**WRITTEN REQUEST:** Print the records below exactly as they appear.

**DATA FOR PROCESSING:**
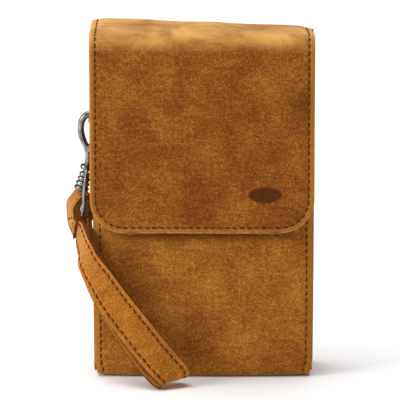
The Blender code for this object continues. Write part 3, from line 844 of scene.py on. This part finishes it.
def flap_runs(start, end):
    """Lengths at which the flap's rows lie, closer at folds, mark and foot."""
    mark = FLAP_LENGTH - (MARK_Z - FLAP_FOOT)
    reach = MARK_HALF[1] + 2 * MM
    zones = [(14 * MM, 27 * MM, 0.7 * MM), (48 * MM, 63 * MM, 0.7 * MM),
             (mark - reach, mark + reach, 0.5 * MM)]
    if end < FLAP_LENGTH:
        return spaced(start, end, 1.5 * MM, zones)
    above = spaced(start, end - FLAP_CORNER, 1.5 * MM, zones)
    turn = np.radians(np.linspace(0, 90, 64))[1:]
    return np.concatenate([above, end - FLAP_CORNER + FLAP_CORNER * np.sin(turn)])


def add_attribute(thing, name, values):
    layer = thing.data.attributes.new(name, "FLOAT", "POINT")
    count = len(thing.data.vertices)
    padded = np.zeros(count)
    padded[:min(count, len(values))] = values[:count]
    layer.data.foreach_set("value", padded.astype(np.float32))


def make_flap_piece(name, start, end, flat_rows):
    runs = flap_runs(start, end)
    columns = flap_columns()
    run = np.repeat(runs[:, None], len(columns), 1)
    across = flap_half(run) * columns[None, :]
    smooth = flap_surface(across, run)
    normals = grid_normals(smooth)
    rim = flap_rim(across, run)
    mark = pressed(smooth)
    points = smooth - normals * (groove(rim, STITCH_INSET) + 0.45 * MM * mark)[..., None]
    piece = thick_sheet(name, points, SUEDE, [SUEDE_FACE, SUEDE_BACK, RAW_EDGE],
                        np.stack([across, run], -1), edge_wear(rim), flat_rows)
    add_attribute(piece, "mark", mark.ravel())
    # painted sheen: marks the flap's top, to be painted paler where light grazes it
    roof_sheen = smoothstep(166 * MM, 174 * MM, smooth[..., 2])
    add_attribute(piece, "rubbed", roof_sheen.ravel())
    return piece


def make_flap_lining(name, start, end, inset, flat_rows):
    """Cloth bonded to the inside of the suede, a little short of its edges."""
    runs = flap_runs(start, end)
    columns = flap_columns()[::2]
    run = np.repeat(runs[::2, None], len(columns), 1)
    shrink = 1 - inset / FLAP_HALF
    across = flap_half(run) * columns[None, :] * shrink
    if end == FLAP_LENGTH:
        run = start + (run - start) * (1 - inset / (end - start))
    outer = flap_surface(across, run)
    points = outer - grid_normals(outer) * (SUEDE + 0.25 * MM)
    return thick_sheet(name, points, CLOTH, [CLOTH_FACE, CLOTH_FACE, CLOTH_FACE],
                       np.stack([across, run], -1), flat_rows=flat_rows)


def flap_stitch_line(start, end):
    """Path and normals of the stitch line down both sides, between two lengths."""
    runs = np.linspace(start, min(end, FLAP_LENGTH - FLAP_CORNER), 160)
    left = [(-(flap_half(r) - STITCH_INSET), r) for r in runs]
    right = [(-a, r) for a, r in left[::-1]]
    if end < FLAP_LENGTH:
        return [left, right]
    inner = FLAP_CORNER - STITCH_INSET
    turn = np.radians(np.linspace(0, 90, 40))[1:]
    base = FLAP_LENGTH - FLAP_CORNER
    middle = FLAP_HALF - FLAP_CORNER
    corner = [(-middle - inner * math.cos(a), base + inner * math.sin(a)) for a in turn]
    foot = [(x, base + inner) for x in np.linspace(-middle, middle, 80)[1:-1]]
    return [left + corner + foot + [(-a, r) for a, r in corner[::-1]] + right]


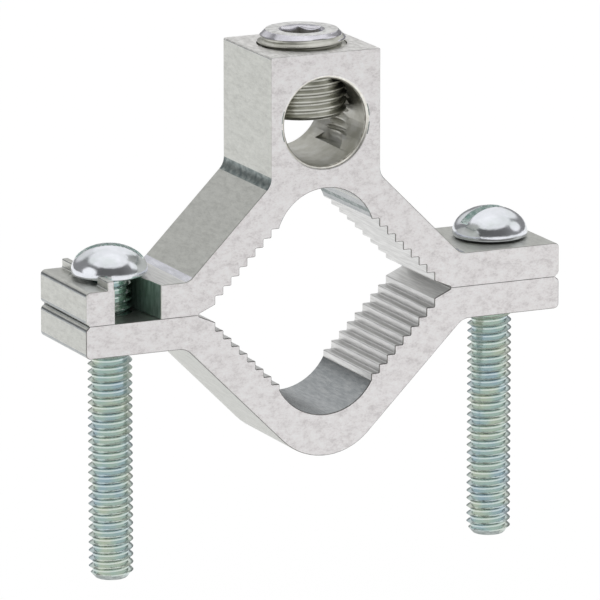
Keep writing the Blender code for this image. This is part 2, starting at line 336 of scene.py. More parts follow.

**TASK OUTPUT:**
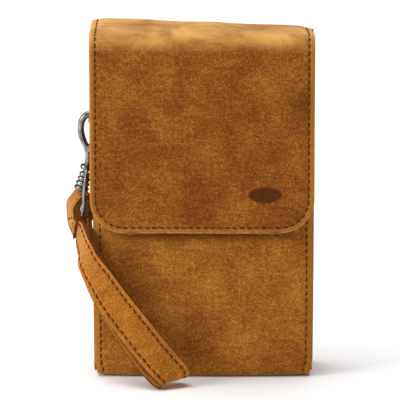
The Blender code for this object continues. Write part 3, from line 844 of scene.py on. This part finishes it.
def flap_runs(start, end):
    """Lengths at which the flap's rows lie, closer at folds, mark and foot."""
    mark = FLAP_LENGTH - (MARK_Z - FLAP_FOOT)
    reach = MARK_HALF[1] + 2 * MM
    zones = [(14 * MM, 27 * MM, 0.7 * MM), (48 * MM, 63 * MM, 0.7 * MM),
             (mark - reach, mark + reach, 0.5 * MM)]
    if end < FLAP_LENGTH:
        return spaced(start, end, 1.5 * MM, zones)
    above = spaced(start, end - FLAP_CORNER, 1.5 * MM, zones)
    turn = np.radians(np.linspace(0, 90, 64))[1:]
    return np.concatenate([above, end - FLAP_CORNER + FLAP_CORNER * np.sin(turn)])


def add_attribute(thing, name, values):
    layer = thing.data.attributes.new(name, "FLOAT", "POINT")
    count = len(thing.data.vertices)
    padded = np.zeros(count)
    padded[:min(count, len(values))] = values[:count]
    layer.data.foreach_set("value", padded.astype(np.float32))


def make_flap_piece(name, start, end, flat_rows):
    runs = flap_runs(start, end)
    columns = flap_columns()
    run = np.repeat(runs[:, None], len(columns), 1)
    across = flap_half(run) * columns[None, :]
    smooth = flap_surface(across, run)
    normals = grid_normals(smooth)
    rim = flap_rim(across, run)
    mark = pressed(smooth)
    points = smooth - normals * (groove(rim, STITCH_INSET) + 0.45 * MM * mark)[..., None]
    piece = thick_sheet(name, points, SUEDE, [SUEDE_FACE, SUEDE_BACK, RAW_EDGE],
                        np.stack([across, run], -1), edge_wear(rim), flat_rows)
    add_attribute(piece, "mark", mark.ravel())
    # painted sheen: marks the flap's top, to be painted paler where light grazes it
    roof_sheen = smoothstep(166 * MM, 174 * MM, smooth[..., 2])
    add_attribute(piece, "rubbed", roof_sheen.ravel())
    return piece


def make_flap_lining(name, start, end, inset, flat_rows):
    """Cloth bonded to the inside of the suede, a little short of its edges."""
    runs = flap_runs(start, end)
    columns = flap_columns()[::2]
    run = np.repeat(runs[::2, None], len(columns), 1)
    shrink = 1 - inset / FLAP_HALF
    across = flap_half(run) * columns[None, :] * shrink
    if end == FLAP_LENGTH:
        run = start + (run - start) * (1 - inset / (end - start))
    outer = flap_surface(across, run)
    points = outer - grid_normals(outer) * (SUEDE + 0.25 * MM)
    return thick_sheet(name, points, CLOTH, [CLOTH_FACE, CLOTH_FACE, CLOTH_FACE],
                       np.stack([across, run], -1), flat_rows=flat_rows)


def flap_stitch_line(start, end):
    """Path and normals of the stitch line down both sides, between two lengths."""
    runs = np.linspace(start, min(end, FLAP_LENGTH - FLAP_CORNER), 160)
    left = [(-(flap_half(r) - STITCH_INSET), r) for r in runs]
    right = [(-a, r) for a, r in left[::-1]]
    if end < FLAP_LENGTH:
        return [left, right]
    inner = FLAP_CORNER - STITCH_INSET
    turn = np.radians(np.linspace(0, 90, 40))[1:]
    base = FLAP_LENGTH - FLAP_CORNER
    middle = FLAP_HALF - FLAP_CORNER
    corner = [(-middle - inner * math.cos(a), base + inner * math.sin(a)) for a in turn]
    foot = [(x, base + inner) for x in np.linspace(-middle, middle, 80)[1:-1]]
    return [left + corner + foot + [(-a, r) for a, r in corner[::-1]] + right]


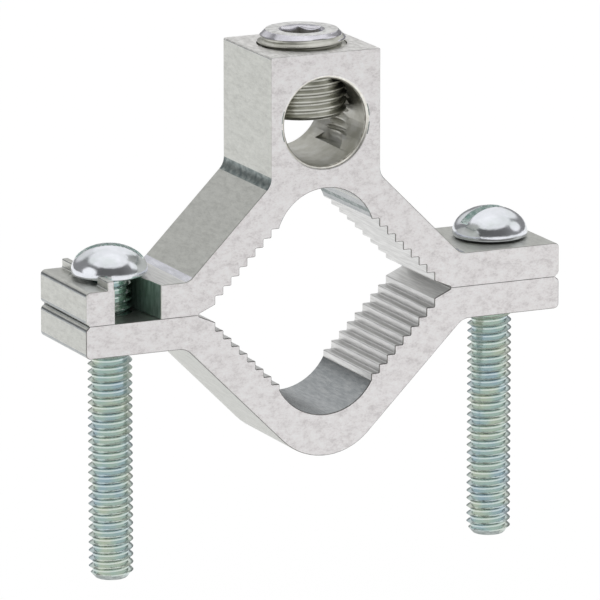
Keep writing the Blender code for this image. This is part 2, starting at line 336 of scene.py. More parts follow.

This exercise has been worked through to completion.